The RGC1P23V30ED power controller cost 138€. I looked at other power controllers, but the RGC1P23V30ED looked like the most reliable and best bang for the buck.

The required netfilter to minimize electro-magnetic interference also costs 110€. Which brings the minimal BOM 250€. The filter also has a current draw of 7W continuously. The power controller and filter also require a separate electricity cabinet that is deeper than the normal Belgian breaker boxes, likely a metal one that can heatsink the filter and power controller at the same time.

Cost-benefit

If you have a gas heating system and have the same energy provider as I do, the return on injecting a kWh to the grid is the same as the cost of a kWh gas, I'm not sure what the additional taxes or distribution costs are for gas, but if there are any additional costs, you would be better off running an electric heater with it on cold days.

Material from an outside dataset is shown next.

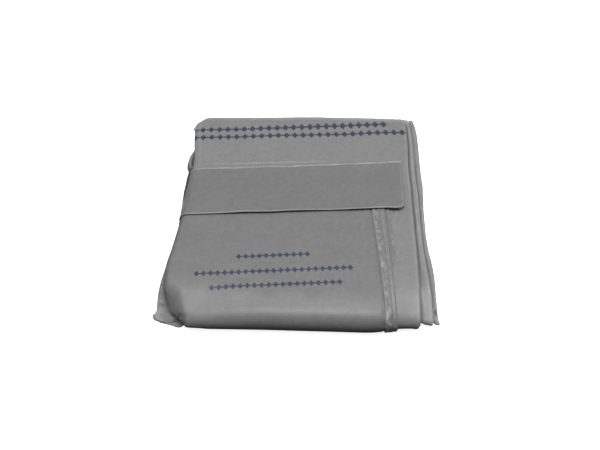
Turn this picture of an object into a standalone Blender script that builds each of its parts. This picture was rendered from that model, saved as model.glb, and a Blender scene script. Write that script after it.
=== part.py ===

For every kWh I immediately use to heat the house, I save over 0.25€. So imagine a total setup cost of 300€ (I added 50€ there for a small Rittal enclosure and esphome producing 0-10V), this thing would need to burn 1.2MWh of solar to break even. I don't know how much solar production we will get in the first half of the year, so can't estimate how soon the hardware would pay itself back.

Anyway, any situation will differ, so if you consider a similar aproach, enjoy the napkin math 🧐.